Here is a fine film from Georgia that begins with a sense of quiet desperation before offering its protagonist (and us) something a little like escape. It is stuffed with local habits and local foods – I take the white squishy dish everywhere about to be khachapuri – but tells a universal story that might have suited the late John McGahern. Near-menopausal Etero (Eka Chavleishvili) runs a small shop in an unprepossessing hamlet on the way to nowhere in particular. She natters with pals. A rare adventure comes when she falls down a hill while picking blackberries. Then a delivery man starts an affair. Etero is divided: upend her life or continue in a state of mid-tempo stability? The story meanders its way towards a surprising, and deeply moving, revelation, but the real journey is going on within the protagonist’s head. None of that would be apparent without a brilliant performance from Chavleishvili that allows complex emotions to leak through the thinnest fissures. She deserves all the awards.

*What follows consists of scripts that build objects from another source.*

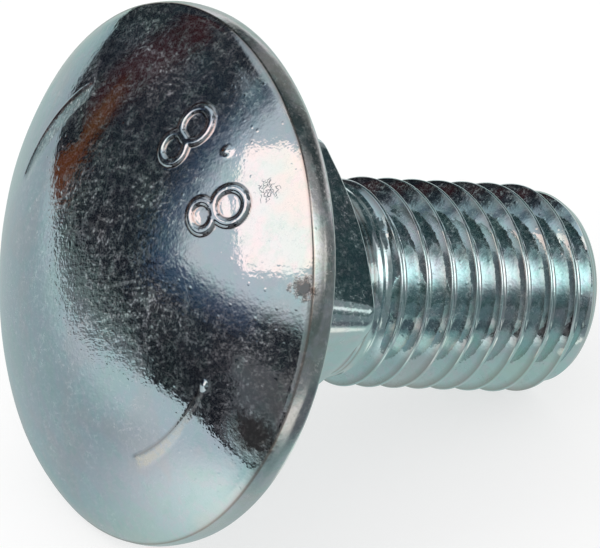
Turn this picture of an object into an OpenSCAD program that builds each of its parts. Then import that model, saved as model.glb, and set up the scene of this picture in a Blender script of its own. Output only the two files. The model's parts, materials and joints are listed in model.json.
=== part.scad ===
// Carriage bolt: domed head, square neck and short threaded shank, forged in one piece.
// It is drawn upright in its own frame, head up, with z = 0 at the bearing face under the head.
// It is then laid down as a loose bolt comes to rest: on the edge of its head and on its tip.
// Sizes are millimetres. The thread is a plain cylinder at its true outside diameter.

/* [Head] */
// Diameter of the head
head_d = 30.4; // [25:0.1:37]
// Height of the head, from the bearing face to the top of the dome
head_h = 6.2; // [5:0.1:7.5]
// Height of the upright rim below the dome
rim_h = 1.45; // [0.8:0.05:2]
// Rounding of the rim where it meets the bearing face
rim_edge_r = 0.35; // [0.1:0.05:0.6]

/* [Neck] */
// Width of the square neck across its flats
neck_w = 12.2; // [11:0.1:15]
// Height of the neck, from the bearing face to the end of its flats
neck_h = 8.7; // [6:0.1:11]
// Rounding of the four upright corners of the neck
neck_corner_r = 1; // [0.4:0.1:1.5]
// How far back the end of the neck slopes from the middle of a flat out to a corner
neck_slope = 0.6; // [0.2:0.1:1]
// Fillet between the neck and the bearing face
neck_fillet_r = 0.6; // [0.2:0.1:1]
// Turn of the square about the bolt's axis as it lies
neck_turn = 58; // [0:1:89]

/* [Shank] */
// Outside diameter of the thread
thread_d = 11.83; // [9.6:0.01:14.4]
// Length under the head, from the bearing face to the end of the tip
bolt_l = 25.6; // [21:0.1:60]
// Length over which the thread's outside rounds in towards the end of the tip
tip_l = 2.5; // [1.5:0.1:3]
// How far it rounds in, measured on the radius
tip_inset = 0.77; // [0.3:0.01:1.2]

/* [Hidden] */
$fn = 96;
zinc = "lightsteelblue";

// Radius of an arc from half its chord and its rise, used for the dome and for the tip.
function arc_radius(half_chord, rise) = (pow(half_chord, 2) + pow(rise, 2)) / (2 * rise);
head_r = head_d / 2;
thread_r = thread_d / 2;
dome_r = arc_radius(head_r, head_h - rim_h);
tip_r = arc_radius(tip_l, tip_inset);

// The lying bolt touches the floor with two arcs: the edge of the rim and the arc of the tip.
// Each centre is [distance past the bearing face towards the tip, distance from the axis].
rim_centre = [-rim_edge_r, head_r - rim_edge_r];
tip_centre = [bolt_l - tip_l, thread_r - tip_r];
touch_span = norm(tip_centre - rim_centre);
chord_angle = atan2(rim_centre.y - tip_centre.y, tip_centre.x - rim_centre.x);
lie_angle = chord_angle + asin((rim_edge_r - tip_r) / touch_span);
// Height of the bearing face's centre above the floor, and the reach of the bolt to each side.
lie_h = rim_centre.y * cos(lie_angle) + rim_centre.x * sin(lie_angle) + rim_edge_r;
head_reach = dome_r - (dome_r - head_h) * cos(lie_angle);
tip_reach = bolt_l * cos(lie_angle) + (thread_r - tip_inset) * sin(lie_angle);

// Thickness by which one solid runs into its neighbour so that they join.
lap = 0.5;
// Reach of the neck's corners from the axis, and the rise of its end for each millimetre outwards.
corner_reach = (neck_w / 2 - neck_corner_r) * sqrt(2) + neck_corner_r;
neck_end_pitch = neck_slope / (corner_reach - neck_w / 2);

// Outline of the rim and the full width under the dome, in half section.
module rim_section() {
    square([head_r - rim_edge_r, head_h]);
    translate([0, rim_edge_r])
        square([head_r, head_h - rim_edge_r]);
    translate([head_r - rim_edge_r, rim_edge_r])
        circle(r = rim_edge_r);
}

module head() {
    intersection() {
        rotate_extrude()
            rim_section();
        translate([0, 0, head_h - dome_r])
            sphere(r = dome_r, $fn = 192);
    }
}

// Hollow quarter round that fills the angle between two faces.
module fillet_section() {
    difference() {
        translate([-lap, -lap])
            square(neck_fillet_r + lap);
        translate([neck_fillet_r, neck_fillet_r])
            circle(r = neck_fillet_r);
    }
}

// The fillet round the top of the neck: one straight length and one corner, four times.
module neck_fillet() {
    straight = neck_w - 2 * neck_corner_r;
    for (side = [0:3])
        rotate(90 * side)
            mirror([0, 0, 1]) {
                translate([neck_w / 2, straight / 2, 0])
                    rotate([90, 0, 0])
                        linear_extrude(straight)
                            fillet_section();
                translate([straight / 2, straight / 2, 0])
                    rotate_extrude(angle = 90)
                        intersection() {
                            translate([neck_corner_r, 0])
                                fillet_section();
                            translate([0, -lap])
                                square([neck_corner_r + neck_fillet_r, neck_fillet_r + lap]);
                        }
            }
}

// Square bar with rounded corners. Its end is a shallow cone, so the corners stop first.
module neck() {
    inner = neck_w - 2 * neck_corner_r;
    intersection() {
        translate([0, 0, -neck_h])
            linear_extrude(neck_h + lap) {
                square([neck_w, inner], center = true);
                square([inner, neck_w], center = true);
                for (x = [-1, 1], y = [-1, 1])
                    translate([x, y] * inner / 2)
                        circle(r = neck_corner_r);
            }
        rotate_extrude()
            polygon([
                [0, lap],
                [corner_reach + lap, lap],
                [corner_reach + lap, neck_slope + lap * neck_end_pitch - neck_h],
                [neck_w / 2, -neck_h],
                [0, -neck_h]
            ]);
    }
}

// Shank at the outside diameter of its thread, rounded in to the flat of the tip.
module shank() {
    mirror([0, 0, 1])
        rotate_extrude() {
            translate([0, -lap])
                square([thread_r, bolt_l - tip_l + lap]);
            intersection() {
                translate([thread_r - tip_r, bolt_l - tip_l])
                    circle(r = tip_r);
                square([thread_r, bolt_l]);
            }
        }
}

module bolt() {
    color(zinc)
        translate([(head_reach - tip_reach) / 2, 0, lie_h])
            rotate([0, lie_angle - 90, 0])
                rotate(neck_turn)
                    union() {
                        head();
                        neck();
                        neck_fillet();
                        shank();
                    }
}

bolt();
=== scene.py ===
# %% [markdown]
# # A zinc-plated carriage bolt
#
# A carriage bolt, or coach bolt, is forged from one rod of steel. A wide shallow dome is struck on
# one end, a short square is formed under it that bites into timber, and a thread is rolled on the
# rest. It is then plated with bright zinc.
#
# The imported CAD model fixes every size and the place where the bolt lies. It is loaded first and
# never changed. What Blender adds is what the plain solid leaves out: the real helical thread, the
# raised marks on the dome, the soft edges of a forging, and the finish.

# %% Load the frame
import json
import math

import bpy
import numpy as np
from mathutils import Matrix, Vector


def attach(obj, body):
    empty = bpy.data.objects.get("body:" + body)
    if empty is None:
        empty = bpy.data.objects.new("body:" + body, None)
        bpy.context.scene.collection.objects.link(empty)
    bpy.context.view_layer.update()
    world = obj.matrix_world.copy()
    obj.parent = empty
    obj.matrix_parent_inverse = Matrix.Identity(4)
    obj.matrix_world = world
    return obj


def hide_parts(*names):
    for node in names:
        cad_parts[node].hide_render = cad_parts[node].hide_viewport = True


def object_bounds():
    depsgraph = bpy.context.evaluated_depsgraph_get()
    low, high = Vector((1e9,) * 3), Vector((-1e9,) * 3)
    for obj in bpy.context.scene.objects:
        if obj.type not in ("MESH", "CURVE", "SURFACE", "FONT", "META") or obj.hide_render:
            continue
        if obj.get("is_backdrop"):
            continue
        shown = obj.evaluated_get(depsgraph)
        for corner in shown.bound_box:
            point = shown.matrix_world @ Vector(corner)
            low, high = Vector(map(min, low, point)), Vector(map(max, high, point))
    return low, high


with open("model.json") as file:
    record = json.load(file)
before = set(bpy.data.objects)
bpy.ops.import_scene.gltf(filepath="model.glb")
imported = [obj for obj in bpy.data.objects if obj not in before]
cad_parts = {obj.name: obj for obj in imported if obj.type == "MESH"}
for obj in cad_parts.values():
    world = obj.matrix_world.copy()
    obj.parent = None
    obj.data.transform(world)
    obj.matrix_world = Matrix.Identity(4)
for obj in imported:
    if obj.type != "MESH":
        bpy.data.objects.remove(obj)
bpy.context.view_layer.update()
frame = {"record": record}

# %% [markdown]
# ## Stand the bolt up to model it
#
# The bolt lies on the floor, on the edge of its head and on its tip. It could be modelled lying
# down, but every part of it is turned round one axis, so it is far easier to model standing on that
# axis and to lay it down once, at the end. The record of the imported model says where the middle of
# the bearing face is and which way the axis runs, so nothing has to be fitted by eye.
#
# While it stands, one Blender unit is one millimetre, z is 0 at the bearing face under the head,
# the head is above it and the shank hangs below. Edit-mode tools merge and cut at distances that
# suit this size better than thousandths of a metre.

# %% Find the axis
MM = 0.001
mounts = {m["name"]: m for m in frame["record"]["mounts"]}
axis = Vector(mounts["under_head"]["axis"]).normalized()  # from the head towards the tip
seat = Vector(mounts["under_head"]["pos_m"])
seat.y = 0.0  # the mount stands out to the side of the middle
up_side = Vector((-axis.z, 0.0, axis.x))
lay_down = Matrix.Translation(seat) @ Matrix(
    (up_side, Vector((0.0, 1.0, 0.0)), -axis)
).transposed().to_4x4() @ Matrix.Scale(MM, 4)
print("the axis slopes down by", round(math.degrees(math.asin(-axis.z)), 2), "degrees")

# %% [markdown]
# ## The dome is part of a sphere
#
# The sphere's radius follows from the head's radius and from how high the dome stands over its rim.
# With it the dome's height is known at every distance from the axis, which the outline needs.

# %% Work out the dome
HEAD_R = 15.2
HEAD_H = 6.2
RIM_H = 1.45
EDGE_R = 15.04  # the dome ends here, and the rim bulges out a little below it
dome_h = HEAD_H - RIM_H
dome_r = (HEAD_R**2 + dome_h**2) / (2 * dome_h)


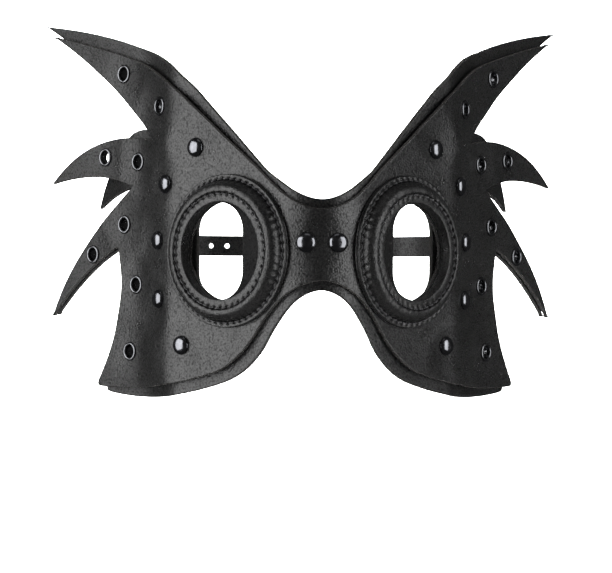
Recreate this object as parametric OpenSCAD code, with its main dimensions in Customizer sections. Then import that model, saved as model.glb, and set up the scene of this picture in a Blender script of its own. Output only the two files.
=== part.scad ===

- Screens at The Light House on Monday, February 26th at 8:45pm
We are not short of comedy vampires. We are certainly not short of vampirism as an allegory for the pains of growing up. But this Quebecois comedy-horror brings an impressively sour tinge to its investigation of a young bloodsucker’s life and her attempts at an unlikely connection. The inversion is familiar. A family of vampires is disappointed by young Sasha’s lack of interest in gnawing at quick throats (think The Munsters’s too-normal niece). Eventually, after some mollycoddling, they dispatch her to live with hip cousin Denise (Noémie O’Farrell), a night-hunter who allows no backsliding. Eventually, our humanist vampire (Sophie Caideux) meets, well ... a consenting person willing to take their own life. (Félix-Antoine Bénard). For reasons that should be apparent, the arrangement is not absolutely perfect, but the couple’s wan attempts to make something out of it profit from sincere comic performances steeped in genuine emotion. Decked out in inevitable shades of funereal black, Ariane Louis-Seize’s debut knows when to let trauma soak through the gothic facade. An impressive variation on well-worked themes.
- Screens at the Light House on Wednesday February 28th at 8:30pm.